**CHALLENGE:** Wherever the word "node" shows up in a line, please copy that line.

━━━ SOURCE EXCERPT

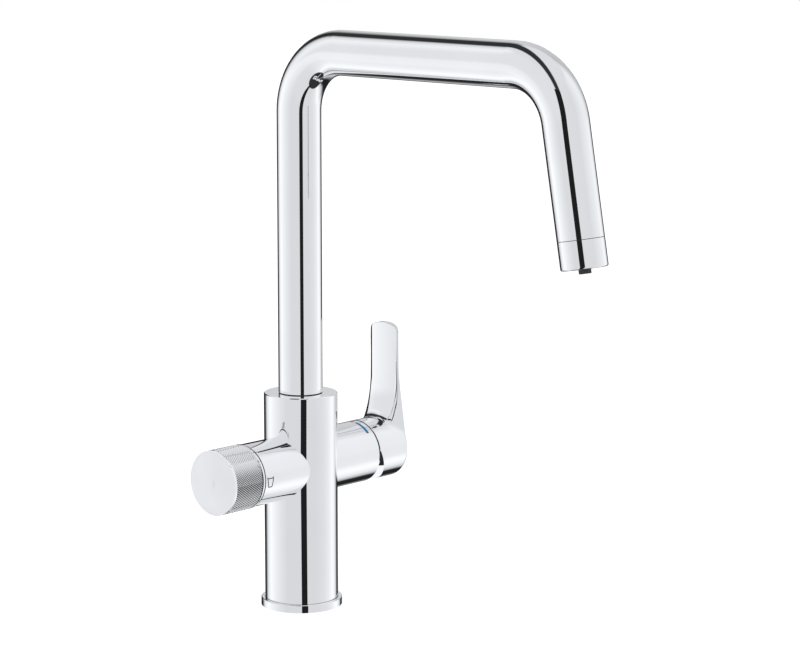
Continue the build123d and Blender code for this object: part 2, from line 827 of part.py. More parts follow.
def blade_section(rise):
    """Inner face, outer edge, its half width, the crown and the edge rounding at a height."""
    z = blade_root + rise
    below_bend = max(blade_bend_z - z, 0)
    inner_x = blade_inner_x - blade_bend_r + sqrt(blade_bend_r**2 - below_bend**2)
    side_x = blade_side_x - blade_lean * rise / (blade_top - blade_root)
    # The flare is an arc down to its full slope and straight below that
    below_flare = max(blade_flare_z - z, 0)
    arc_end = blade_flare_r * sin(atan(blade_flare_slope))
    on_arc = min(below_flare, arc_end)
    flare = blade_flare_r - sqrt(blade_flare_r**2 - on_arc**2)
    flare += blade_flare_slope * (below_flare - on_arc)
    crown_turn = radians(90 * min(rise / blade_crown_rise, 1))
    crown = blade_crown_root + (blade_crown - blade_crown_root) * sin(crown_turn)
    edge_r = min(blade_edge_r, blade_edge_share * (side_x - inner_x))
    return inner_x, side_x, blade_half_w + flare, crown, edge_r


# Handle: a round cap with a slanted rim over the arm, and a curved blade above it
grip_z = arm_z + (grip_x - pivot_x) * tan(tilt)
grip_line = Plane(origin=(grip_x, 0, grip_z), x_dir=(0, 1, 0), z_dir=(1, 0, 0))
cap_rim_up = rim_break_z - arm_z
with BuildPart() as handle:
    with BuildSketch(mixer_line):
        with BuildLine():
            side = Polyline((cap_start, 0), (cap_start, cap_r), (cap_shoulder - cap_round, cap_r))
            shoulder = (cap_shoulder, cap_r - cap_round)
            TangentArc(side @ 1, shoulder, tangent=(1, 0))
            TangentArc((cap_end, 0), shoulder, tangent=(0, 1))
            Line((cap_end, 0), (cap_start, 0))
        make_face()
    revolve(axis=Axis(mixer_line.origin, mixer_line.x_dir))
    for step in range(blade_sections):
        rise = (blade_top + overrun - blade_root) * step / (blade_sections - 1)
        inner_x, side_x, side_w, crown, edge_r = blade_section(rise)
        with BuildSketch(Plane.XY.offset(blade_root + rise)):
            with BuildLine():
                near, far = (inner_x, -blade_half_w), (inner_x, blade_half_w)
                Line((side_x, -side_w), near)
                ThreePointArc(near, (inner_x - blade_bulge, 0), far)
                Line(far, (side_x, side_w))
                ThreePointArc((side_x, side_w), (side_x + crown, 0), (side_x, -side_w))
            make_face()
            fillet(vertices().group_by(Axis.X)[0], edge_r)
    loft()
    # Arched top of the blade, with rounded corners
    arch_z = blade_top - blade_arch_r
    corner_y = blade_half_w - blade_corner
    corner_z = arch_z + sqrt((blade_arch_r - blade_corner) ** 2 - corner_y**2)
    reach = blade_arch_r / (blade_arch_r - blade_corner)
    arch_y, arch_end_z = corner_y * reach, arch_z + (corner_z - arch_z) * reach
    with BuildSketch(Plane.YZ.offset(cap_start)):
        with BuildLine():
            ThreePointArc((-arch_y, arch_end_z), (0, blade_top), (arch_y, arch_end_z))
            TangentArc((blade_half_w, corner_z), (arch_y, arch_end_z), tangent=(0, 1))
            TangentArc((-blade_half_w, corner_z), (-arch_y, arch_end_z), tangent=(0, 1))
            Polyline(
                (blade_half_w, corner_z),
                (2 * blade_half_w, corner_z),
                (2 * blade_half_w, 2 * blade_top),
                (-2 * blade_half_w, 2 * blade_top),
                (-2 * blade_half_w, corner_z),
                (-blade_half_w, corner_z),
            )
        make_face()
    extrude(amount=2 * (cap_end - cap_start), mode=Mode.SUBTRACT)
    # Slanted rim, which leaves room for the lift
    with BuildSketch(mixer_line):
        with BuildLine():
            low_up = -cap_r - overrun
            Polyline(
                (cap_start, cap_rim_up),
                (cap_start + (cap_rim_up - low_up) * tan(radians(rim_slant)), low_up),
                (cap_start - overrun, low_up),
                (cap_start - overrun, cap_rim_up),
                close=True,
            )
        make_face()
    extrude(amount=cap_r + overrun, both=True, mode=Mode.SUBTRACT)
    drill(mixer_line, cap_start, cap_cavity_end, cap_cavity_r)
    # Square socket for the stem and the hole of the grip screw
    with BuildSketch(across(stem_line, 0)):
        Rectangle(stem_w + 2 * socket_play, stem_w + 2 * socket_play)
    extrude(amount=stem_out + socket_play, mode=Mode.SUBTRACT)
    drill(grip_line, 0, cap_r + overrun, grip_screw_r)
save(handle, "lever_handle")

with BuildPart() as grip_screw:
    screw_start = stem_w / 2 + seal_gap
    bar(grip_line, screw_start, screw_start + grip_screw_len, grip_screw_r - seal_gap)
    with BuildSketch(across(grip_line, screw_start + grip_screw_len)):
        RegularPolygon(stop_key / 2, 6, major_radius=False)
    extrude(amount=-stop_key_depth, mode=Mode.SUBTRACT)
save(grip_screw, "grip_screw")

with BuildPart() as grip_plug:
    plug_end = cap_r - grip_plug_sink
    bar(grip_line, plug_end - grip_plug_t, plug_end, grip_screw_r - seat_gap)
save(grip_plug, "grip_plug")

# Headpart for filtered water: seal, fixed and turning ceramic discs, shell, spindle
with BuildPart() as seat_seal:
    ring(filter_line, seat_floor, head_start, seat_seal_bore_r, head_nose_r - slide_gap)
save(seat_seal, "headpart_seat_seal")

with BuildPart() as fixed_quarter_disc:
    bar(filter_line, head_start, rotor_start, head_chamber_r - seat_gap)
    for side in (-quarter_port_at, quarter_port_at):
        drill(filter_line, head_start, rotor_start, quarter_port_r, 0, side)
save(fixed_quarter_disc, "headpart_fixed_disc")

with BuildPart() as turning_quarter_disc:
    bar(filter_line, rotor_start, fork_start, head_chamber_r - running)
    for up in (-quarter_port_at, quarter_port_at):
        drill(filter_line, rotor_start, fork_start, quarter_port_r, up, 0)
    with Locations(across(filter_line, fork_start)):
        with Locations((0, head_chamber_r), (0, -head_chamber_r)):
            Box(
                fork_lug_w + 2 * seat_gap,
                2 * (fork_lug_t + slide_gap + seat_gap),
                2 * (fork_lug_len + seat_gap),
                mode=Mode.SUBTRACT,
            )
save(turning_quarter_disc, "headpart_turning_disc")

with BuildPart() as headpart:
    turned(
        filter_line,
        (head_start, head_chamber_r),
        (head_start, head_nose_r),
        (head_nose_end, head_nose_r),
        (head_nose_end, head_thread_r),
        (head_hex_start, head_thread_r),
        (head_hex_start, head_neck_r),
        (head_end, head_neck_r),
        (head_end, spindle_bore_r),
        (fork_end + slide_gap, spindle_bore_r),
        (fork_end + slide_gap, head_chamber_r),
    )
    with BuildSketch(across(filter_line, head_hex_start)):
        RegularPolygon(head_hex / 2, 6, major_radius=False)
        Circle(head_neck_r, mode=Mode.SUBTRACT)
    extrude(amount=head_hex_len)
    with Locations(across(filter_line, (fork_start + fork_end) / 2)):
        with Locations(Rotation(90, 0, 0), Rotation(0, 90, 0)):
            Cylinder(head_window_r, 2 * (head_nose_r + overrun), mode=Mode.SUBTRACT)
save(headpart, "headpart_shell")

with BuildPart() as head_seal:
    ring(filter_line, head_bore_end, head_hex_start, head_bore_r, head_hex / 2)
save(head_seal, "headpart_flange_seal")

with BuildPart() as spindle:
    with BuildSketch(across(filter_line, fork_start)):
        Circle(head_chamber_r - slide_gap)
        Rectangle(fork_w, 2 * head_chamber_r, mode=Mode.INTERSECT)
    extrude(amount=fork_t)
    with Locations(across(filter_line, fork_start)):
        lug_y = head_chamber_r - slide_gap - fork_lug_t / 2
        with Locations((0, lug_y), (0, -lug_y)):
            Box(fork_lug_w, fork_lug_t, 2 * fork_lug_len)
    with BuildSketch(across(filter_line, fork_start - fork_lug_len)):
        Circle(2 * head_chamber_r)
        Circle(head_chamber_r - slide_gap, mode=Mode.SUBTRACT)
    extrude(amount=fork_lug_len + fork_t, mode=Mode.SUBTRACT)
    bar(filter_line, fork_start, spindle_end, spindle_r)
    for seal_x in spindle_seal_at:
        groove(filter_line, seal_x, seal_x + spindle_seal_h, spindle_seal_r, spindle_r)
    groove(filter_line, clip_at, clip_at + clip_t, clip_groove_r, spindle_r)
    with BuildSketch(across(filter_line, hub_start)):
        with Locations((spindle_flat, 0)):
            Rectangle(spindle_r, 2 * spindle_r, align=(Align.MIN, Align.CENTER))
    extrude(amount=spindle_end - hub_start, mode=Mode.SUBTRACT)
    drill(filter_line, hub_end - knob_screw_len - overrun, spindle_end, knob_screw_r)
save(spindle, "filter_spindle")

with BuildPart() as spindle_seals:
    for seal_x in spindle_seal_at:
        seal_end = seal_x + spindle_seal_h - seal_gap
        ring(filter_line, seal_x + seal_gap, seal_end, spindle_seal_r + seal_gap, spindle_bore_r - seal_gap)
save(spindle_seals, "spindle_seals")

with BuildPart() as clip:
    ring(filter_line, clip_at + seal_gap, clip_at + clip_t - seal_gap, clip_groove_r + seal_gap, clip_r)
    with Locations(across(filter_line, clip_at, clip_r)):
        Box(2 * clip_r, clip_gap, 3 * clip_t, mode=Mode.SUBTRACT)
save(clip, "spindle_clip")

# Knob: hub on the spindle, knurled sleeve around it, screw and domed face
with BuildPart() as hub:
    turned(
        filter_line,
        (hub_start, 0),
        (hub_start, hub_r),
        (hub_flange_start, hub_r),
        (hub_flange_start, knob_bore_r - seat_gap),
        (hub_end, knob_bore_r - seat_gap),
        (hub_end, 0),
    )
    with BuildSketch(across(filter_line, hub_start)):
        Circle(hub_bore_r)
        with Locations((spindle_flat + seat_gap, 0)):
            Rectangle(
                spindle_r, 3 * spindle_r, align=(Align.MIN, Align.CENTER), mode=Mode.SUBTRACT
            )
    extrude(amount=spindle_end + seat_gap - hub_start, mode=Mode.SUBTRACT)
    drill(filter_line, hub_start, hub_end, knob_screw_r + slide_gap)
save(hub, "knob_hub")

with BuildPart() as knob_sleeve:
    turned(
        filter_line,
        (knob_start, knob_bore_r),
        (knob_start, knob_r),
        (knob_start + knob_band, knob_r),
        (knob_start + knob_band, knob_r - knurl_depth),
        (knob_end - knob_band, knob_r - knurl_depth),
        (knob_end - knob_band, knob_r),
        (knob_end, knob_r),
        (knob_end, face_r + face_rebate),
        (face_start, face_r + face_rebate),
        (face_start, knob_bore_r),
        (hub_flange_start, knob_bore_r),
        (hub_flange_start, knob_rib_r),
        (knob_rib_at, knob_rib_r),
        (knob_rib_at, knob_bore_r),
    )
save(knob_sleeve, "knob_sleeve")

with BuildPart() as knob_screw:
    bar(filter_line, hub_end - knob_screw_len, hub_end, knob_screw_r - seal_gap)
    bar(filter_line, hub_end, hub_end + knob_screw_head_h, knob_screw_head_r)
    with BuildSketch(across(filter_line, hub_end + knob_screw_head_h)):
        RegularPolygon(stop_key / 2, 6, major_radius=False)
    extrude(amount=-knob_screw_head_h / 2, mode=Mode.SUBTRACT)
save(knob_screw, "knob_screw")

with BuildPart() as face:
    with BuildSketch(filter_line):
        with BuildLine():
            Polyline((knob_end + face_dome, 0), (face_start, 0), (face_start, face_r), (knob_end, face_r))
            TangentArc((knob_end + face_dome, 0), (knob_end, face_r), tangent=(0, 1))
        make_face()
    revolve(axis=Axis(filter_line.origin, filter_line.x_dir))
save(face, "knob_face")
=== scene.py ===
from math import acos, atan, atan2, ceil, cos, pi, radians, sin, sqrt, tan

import bpy
from mathutils import Matrix, Vector


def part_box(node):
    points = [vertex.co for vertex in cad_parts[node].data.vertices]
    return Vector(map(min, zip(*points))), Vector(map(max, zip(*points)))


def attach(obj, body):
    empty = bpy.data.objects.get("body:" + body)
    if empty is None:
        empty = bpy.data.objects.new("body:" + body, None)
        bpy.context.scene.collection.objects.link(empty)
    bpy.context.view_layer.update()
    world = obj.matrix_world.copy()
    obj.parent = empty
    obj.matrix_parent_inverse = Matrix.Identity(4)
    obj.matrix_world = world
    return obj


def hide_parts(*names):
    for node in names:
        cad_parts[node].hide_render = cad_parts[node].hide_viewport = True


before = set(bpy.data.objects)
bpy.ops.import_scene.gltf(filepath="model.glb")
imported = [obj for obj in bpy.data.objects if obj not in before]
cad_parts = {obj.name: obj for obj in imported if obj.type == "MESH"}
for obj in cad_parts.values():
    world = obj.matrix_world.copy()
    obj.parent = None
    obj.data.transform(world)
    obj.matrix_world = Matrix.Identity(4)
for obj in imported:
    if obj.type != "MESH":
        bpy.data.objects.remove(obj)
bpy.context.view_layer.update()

# Places and sizes read from the frame, in metres
MM = 0.001
column_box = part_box("column")
arm_end_left, arm_end_right = column_box[0].x, column_box[1].x
cover_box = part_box("arm_cover_disc")
arm_z = (cover_box[0].z + cover_box[1].z) / 2
sleeve_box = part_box("knob_sleeve")
knob_r = (sleeve_box[1].z - sleeve_box[0].z) / 2

# Radius of both arms, as in the solids
arm_r = 20.0 * MM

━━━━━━

**THE OUTPUT:**
def part_box(node):
    points = [vertex.co for vertex in cad_parts[node].data.vertices]
    for node in names:
        cad_parts[node].hide_render = cad_parts[node].hide_viewport = True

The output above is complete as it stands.